▶ **Data block**
·····

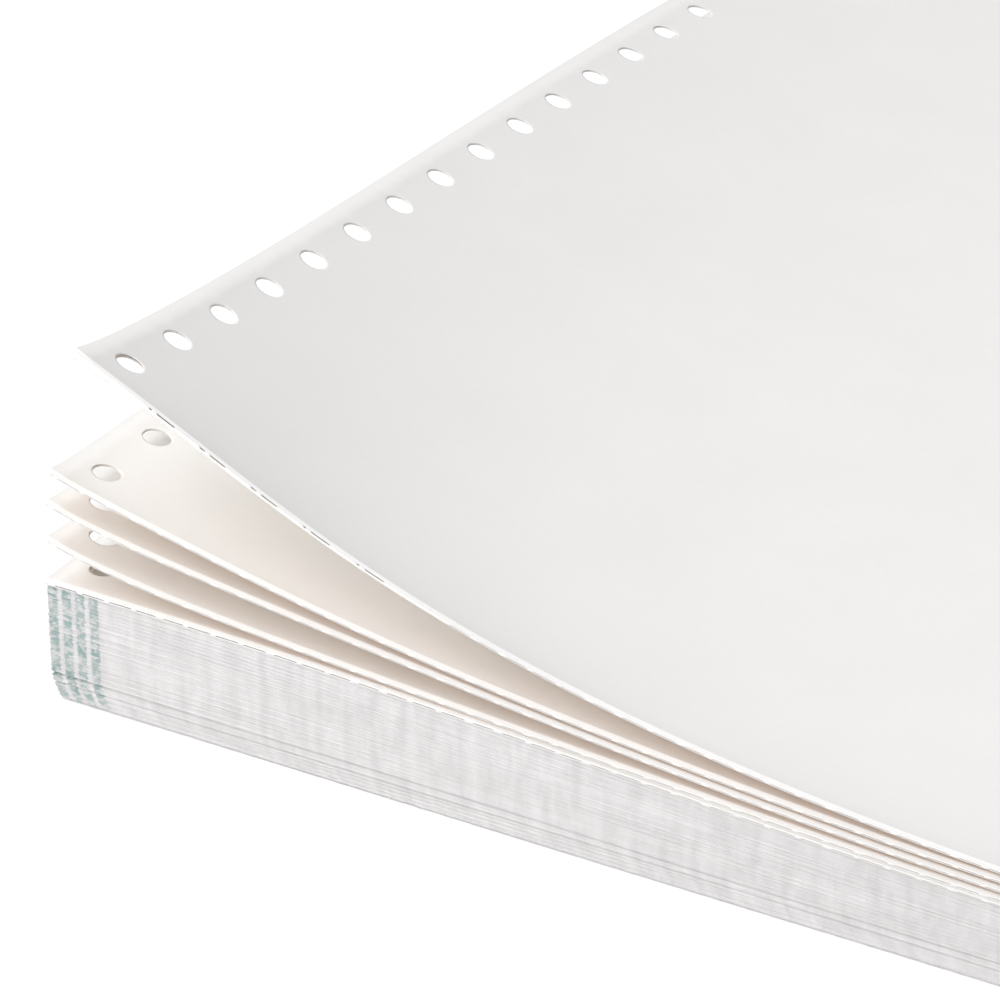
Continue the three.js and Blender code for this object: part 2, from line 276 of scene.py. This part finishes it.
def thicken(piece, thickness):
    """Gives a sheet its real thickness, about its middle surface."""
    solid = piece.modifiers.new("thickness", "SOLIDIFY")
    solid.thickness = thickness * MM
    solid.offset = 0
    graph = bpy.context.evaluated_depsgraph_get()
    mesh = bpy.data.meshes.new_from_object(piece.evaluated_get(graph))
    piece.modifiers.clear()
    old = piece.data
    piece.data = mesh
    bpy.data.meshes.remove(old)


def leaf_points(under, upper, is_upper, flat):
    """Points of one of a pair's two leaves, just inside the pair's own surfaces."""
    inside = flat.copy()
    inside[:, 1] = NOSE_ROOM + flat[:, 1] * (FOLD_L - 2 * NOSE_ROOM) / FOLD_L
    low, high = place(under, inside), place(upper, inside)
    tall = np.maximum(high[:, 2] - low[:, 2], 1e-6)
    share = np.minimum((LEAF / 2 + 0.005) / tall, 0.45)[:, None]
    if is_upper:
        share = 1 - share
    return low * (1 - share) + high * share


NOSE_U = np.unique(np.round(np.concatenate([np.arange(0, FORM_W, NOSE_STEP), [FORM_W]]), 4))


def is_tie(u, seed):
    """Where the perforated fold still holds, along the fold."""
    n = np.floor(u / TIE_PITCH)
    start = n * TIE_PITCH + 0.5 + 0.25 * np.sin(n * 7.1 + seed * 2.3)
    return (u > start) & (u < start + TIE_WIDTH)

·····

▶ **Written request**
Reproduce every line of the data verbatim.

▶ **Expected answer**
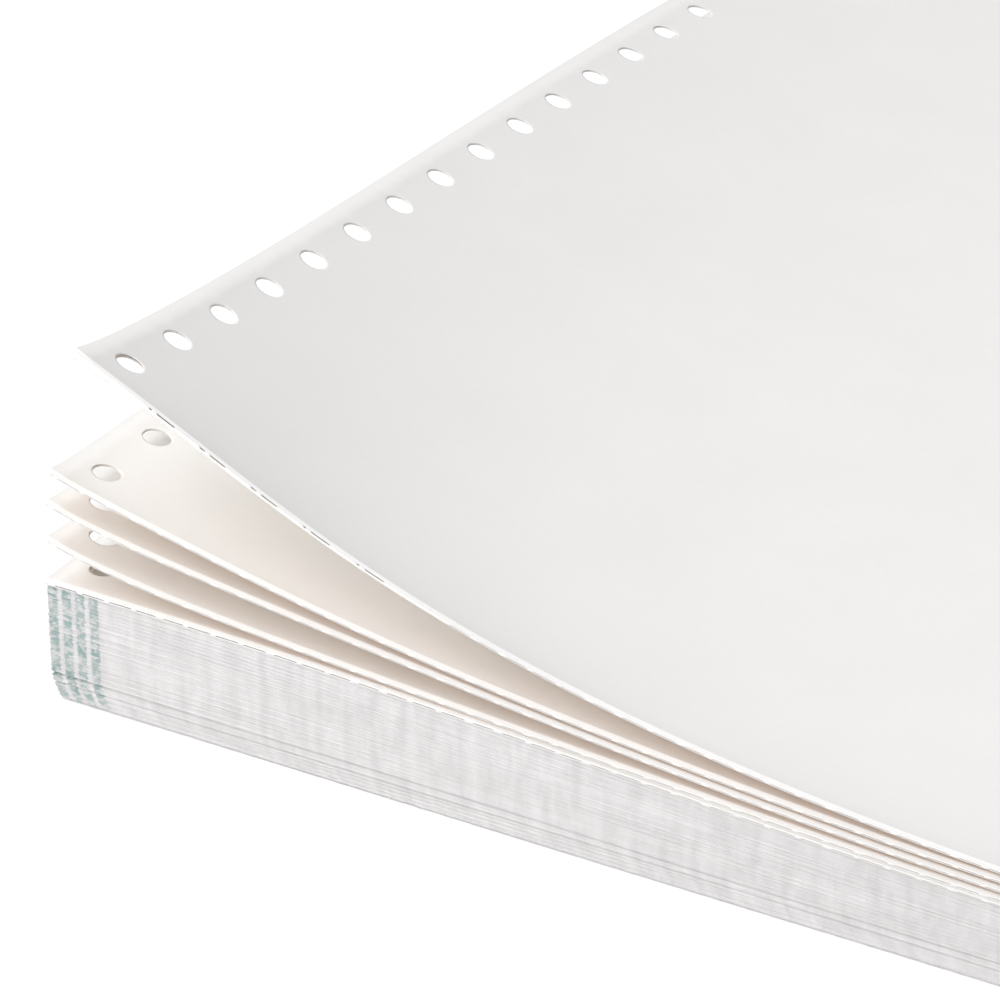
Continue the three.js and Blender code for this object: part 2, from line 276 of scene.py. This part finishes it.
def thicken(piece, thickness):
    """Gives a sheet its real thickness, about its middle surface."""
    solid = piece.modifiers.new("thickness", "SOLIDIFY")
    solid.thickness = thickness * MM
    solid.offset = 0
    graph = bpy.context.evaluated_depsgraph_get()
    mesh = bpy.data.meshes.new_from_object(piece.evaluated_get(graph))
    piece.modifiers.clear()
    old = piece.data
    piece.data = mesh
    bpy.data.meshes.remove(old)


def leaf_points(under, upper, is_upper, flat):
    """Points of one of a pair's two leaves, just inside the pair's own surfaces."""
    inside = flat.copy()
    inside[:, 1] = NOSE_ROOM + flat[:, 1] * (FOLD_L - 2 * NOSE_ROOM) / FOLD_L
    low, high = place(under, inside), place(upper, inside)
    tall = np.maximum(high[:, 2] - low[:, 2], 1e-6)
    share = np.minimum((LEAF / 2 + 0.005) / tall, 0.45)[:, None]
    if is_upper:
        share = 1 - share
    return low * (1 - share) + high * share


NOSE_U = np.unique(np.round(np.concatenate([np.arange(0, FORM_W, NOSE_STEP), [FORM_W]]), 4))


def is_tie(u, seed):
    """Where the perforated fold still holds, along the fold."""
    n = np.floor(u / TIE_PITCH)
    start = n * TIE_PITCH + 0.5 + 0.25 * np.sin(n * 7.1 + seed * 2.3)
    return (u > start) & (u < start + TIE_WIDTH)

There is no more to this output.